BOGGLE is the Cumbrian dialect term for a ghost - well, anything odd or unexplained. And the Newtown Boggle is one of the more famous supernatural visitors that is said to wander the streets of Whitehaven. Over the centuries the boggle has changed shape and form - probably due to two ghost stories being confused. In one form the boggle is a huge black dog that stands and howls outside a house the night before a death (or on the harbour when a ship has been lost at sea). In its other form, the boggle is described as an extremely tall lady with no head.

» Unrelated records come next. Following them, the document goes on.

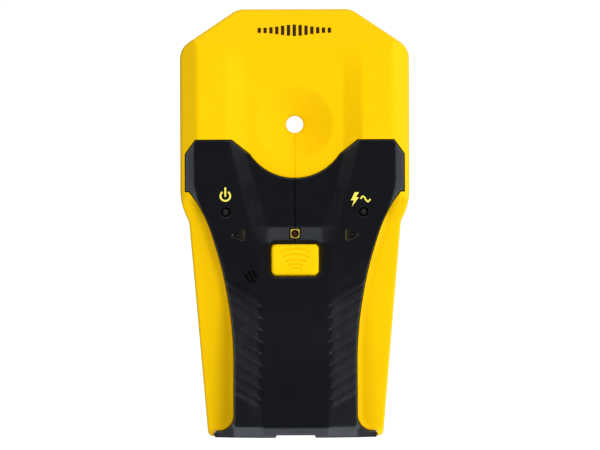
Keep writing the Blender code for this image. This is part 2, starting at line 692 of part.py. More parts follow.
def battery(parent):
    """9 V block battery with its two terminals, the snap on them and the snap's leads."""
    middle = (BATTERY_H0 + BATTERY_H1) / 2
    case = box_plan(-BATTERY_X, BATTERY_X, BATTERY_H0, BATTERY_H1, 2.4)
    corners, faces = [], []
    for y in (BATTERY_Y0, BATTERY_Y1):
        corners += [(x, y, h) for x, h in case]
    count = len(case)
    faces += [tuple(range(count)), tuple(range(count, 2 * count))]
    for k in range(count):
        after = (k + 1) % count
        faces.append((k, after, count + after, count + k))
    solid("battery_case", corners, faces, CELL, parent)

    low, top = BATTERY_Y1 + GAP, BATTERY_Y1 + 2.4
    stud_r, cup_r, wall = 2.9, 4.0, 0.8
    ring = [(cup_r - wall, 0), (cup_r, 0), (cup_r, top - low), (cup_r - wall, top - low)]
    turned("battery_positive", rod(stud_r, 0, top - low, 0.4), (-TERMINAL_X, low, middle), STEEL,
           parent, upright=True)
    turned("battery_negative", ring, (TERMINAL_X, low, middle), STEEL, parent, upright=True, steps=6)
    snap_y = top + GAP
    socket = [(stud_r + GAP, 0.6), (cup_r, 0.6), (cup_r, snap_y - low), (stud_r + GAP, snap_y - low)]
    turned("snap_socket", socket, (-TERMINAL_X, low, middle), STEEL, parent, upright=True)
    turned("snap_stud", rod(2.2, 0.6, snap_y - low), (TERMINAL_X, low, middle), STEEL, parent,
           upright=True)
    snap_h, base_y = 5.6, snap_y + GAP
    outline = box_plan(-12.6, 12.6, base_y, base_y + 2.6, 0.8)
    plate("snap_connector", outline, middle - snap_h, middle + snap_h, BLACK, parent)

    exit_y = base_y + 2.6 + GAP
    for name, side, finish in (("lead_red", -1, RED), ("lead_black", 1, BLACK)):
        knots = [(side * 5.2, exit_y, middle + 1.0), (side * 5.3, exit_y + 1.6, middle + 1.1),
                 (side * 5.8, exit_y + 4.4, middle + 0.4), (side * 6.6, exit_y + 6.6, middle - 2.0),
                 (side * 7.0, exit_y + 7.4, middle - 4.2), (side * 7.0, exit_y + 7.5, PCB_TOP)]
        tube(name, spline(knots, 3), 0.65, finish, parent)


def tube(name, points, radius, finish, parent):
    """Round lead along its route, as a bevelled curve with filled caps."""
    curve = bpy.data.curves.new(name, "CURVE")
    curve.dimensions = "3D"
    curve.bevel_depth = radius * MM
    curve.bevel_resolution = 2
    curve.use_fill_caps = True
    line = curve.splines.new("POLY")
    line.points.add(len(points) - 1)
    for point, place in zip(line.points, points):
        point.co = (*(c * MM for c in place), 1.0)
    add_object(name, curve, finish, parent)


# ---------------------------------------------------------------- door and screws

def battery_door(parent):
    """Rear door, drawn about its hinge line at the upper outer edge of the battery bay."""
    hinge = (0.0, DOOR_Y1, 0.0)
    outline = box_plan(-DOOR_X, DOOR_X, DOOR_Y0, DOOR_Y1, 1.0)
    hook_x, hook_half, hook_low, hook_top = 9.0, 2.0, WALL + 0.5, WALL + 1.5
    hooks = [box_plan(s * hook_x - hook_half, s * hook_x + hook_half, DOOR_Y1 - 2.4, DOOR_Y1 + 1.8)
             for s in (-1, 1)]
    thumb_half, thumb_depth = 6.0, 0.6
    thumb = box_plan(-thumb_half, thumb_half, DOOR_Y0 + 1.4, DOOR_Y0 + 6.4, 1.0)

    def layer(x, y):
        hooked = any(inside(hook, x, y) for hook in hooks)
        if inside(outline, x, y):
            low = thumb_depth if inside(thumb, x, y) else 0.0
            return low, (hook_top if hooked else DOOR_T)
        return (hook_low, hook_top) if hooked else None

    curves = [(points, True) for points in (outline, thumb, *hooks)]
    return layered("battery_door", curves, layer, YELLOW, parent, hinge)


def screws(parent):
    """Pan-head screws sunk in the rear shell, with a cross recess drawn as a round well."""
    head_r, head_low, seat, shank_r, end = 2.3, 0.2, 1.2, 1.1, 10.5
    for number, (x, y) in enumerate(SCREW_POINTS, 1):
        profile = [(0, head_low + 0.6), (0.8, head_low + 0.6), (1.0, head_low), (head_r, head_low),
                   (head_r, seat), (shank_r, seat), (shank_r, end - 1.0), (0.4, end), (0, end)]
        turned(f"case_screw_{number}", profile, (x, y, 0), STEEL, parent, steps=16)


def main():
    for old in list(bpy.data.objects):
        bpy.data.objects.remove(old, do_unlink=True)
    tool = bpy.data.objects.new("tool_frame", None)
    tool.location = (0.0, CROWN_H / 2 * MM, 0.0)
    tool.rotation_euler = (math.pi / 2, 0.0, 0.0)
    bpy.context.scene.collection.objects.link(tool)
    for make in (front_shell, rear_shell, grip_cover, button, switch, indicators, electronics,
                 battery, battery_door, screws):
        make(tool)


main()
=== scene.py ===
"""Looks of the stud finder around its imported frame.

The visible shells are drawn like the design: in the tool's plan frame (X right, Y up along the tool,
height above the sensing face), in millimetres, and set into the row's frame, where the tool stands
on its foot and its front looks along -Y.
"""
import math
import random

import bmesh
import bpy
import numpy as np
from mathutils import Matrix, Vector
from mathutils.geometry import delaunay_2d_cdt
from mathutils.kdtree import KDTree


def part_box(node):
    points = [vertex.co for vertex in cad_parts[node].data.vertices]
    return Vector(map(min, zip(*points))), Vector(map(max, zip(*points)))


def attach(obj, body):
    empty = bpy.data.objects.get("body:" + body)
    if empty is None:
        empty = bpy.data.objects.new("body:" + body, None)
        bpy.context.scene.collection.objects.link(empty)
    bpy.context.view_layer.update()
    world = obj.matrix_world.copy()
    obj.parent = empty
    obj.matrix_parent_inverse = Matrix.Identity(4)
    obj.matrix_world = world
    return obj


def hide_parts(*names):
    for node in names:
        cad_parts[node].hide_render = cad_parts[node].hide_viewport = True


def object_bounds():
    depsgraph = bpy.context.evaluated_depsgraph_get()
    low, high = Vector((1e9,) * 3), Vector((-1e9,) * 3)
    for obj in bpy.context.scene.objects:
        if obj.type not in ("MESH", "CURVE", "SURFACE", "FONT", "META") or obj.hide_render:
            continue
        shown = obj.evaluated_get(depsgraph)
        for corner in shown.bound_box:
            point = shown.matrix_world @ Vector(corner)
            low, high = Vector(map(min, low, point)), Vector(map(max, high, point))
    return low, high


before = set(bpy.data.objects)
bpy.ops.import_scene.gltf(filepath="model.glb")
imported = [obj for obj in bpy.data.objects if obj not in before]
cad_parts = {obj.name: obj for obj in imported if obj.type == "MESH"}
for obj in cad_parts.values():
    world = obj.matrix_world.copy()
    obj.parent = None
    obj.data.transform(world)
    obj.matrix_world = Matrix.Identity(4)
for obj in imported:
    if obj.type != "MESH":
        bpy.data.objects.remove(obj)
CAD_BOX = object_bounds()

MM = 0.001
LOW, HIGH = (Vector(corner) / MM for corner in CAD_BOX)
LENGTH = HIGH.z
HALF_WIDTH = HIGH.x
CROWN_H = HIGH.y - LOW.y        # thickest part of the grip
BACK_Y = HIGH.y                 # the sensing face, in the row's frame

GAP = 0.3
WALL = 2.0
ARC_STEP = math.radians(6)

# Plan outline of the yellow case, right half
SHOULDER_X, SHOULDER_Y = 20.4, 140.0
STEP_TOP_Y, STEP_LOW_X, STEP_LOW_Y = 84.0, 38.1, 77.7
LEG_END_X, LEG_END_Y = 31.5, 0.4

# Marking hole and dish
HOLE_Y, HOLE_R, DISH_R, DISH_SLOPE = 112.7, 3.1, 13.8, 0.52

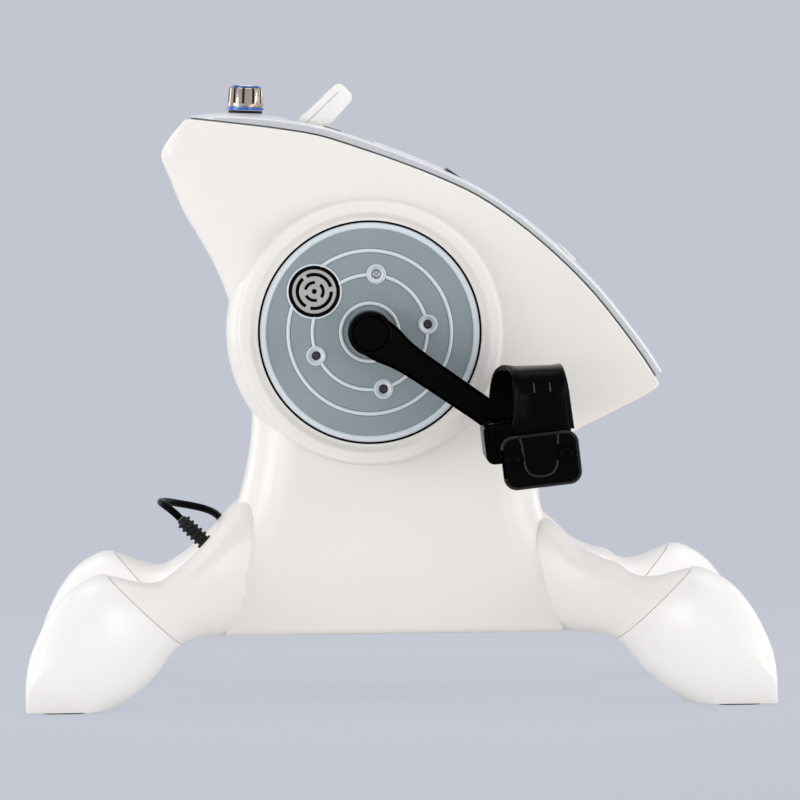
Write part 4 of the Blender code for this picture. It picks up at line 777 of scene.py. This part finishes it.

My partner, Lesley, has now stumbled across what is perhaps the oldest reference to the boggle - a report in The Cumberland Pacquet of October 1, 1793:
WHITEHAVEN: Whether on "the sensible and true avouch of their own eyes," we know not, but it is reported, that a very ancient and awful personage, commonly known by the title of The New-Town Boggle, has lately 'revisited the glimpses of the moon, making night hideous.' -- Nothing so much checks the general admission of the report, as the shape in which this well-known phantom now appears: - it is that of a huge swine: and some sceptics are of opinion, that so extraordinary a visitant should assume a form less common to our streets.
I am happy to be corrected, but what I think The Pacquet is saying towards the end is that the sceptics are suspicious that the creature should appear in such a common form as that of a pig - common, because at that time most households would have kept a pig in the backyard.
If the boggle was a portent of disaster then its appearance in October 1793 was very timely. A couple of weeks later The Pacquet would report on the execution of Marie Antoinette.
The 'making night hideous' quote is from Hamlet.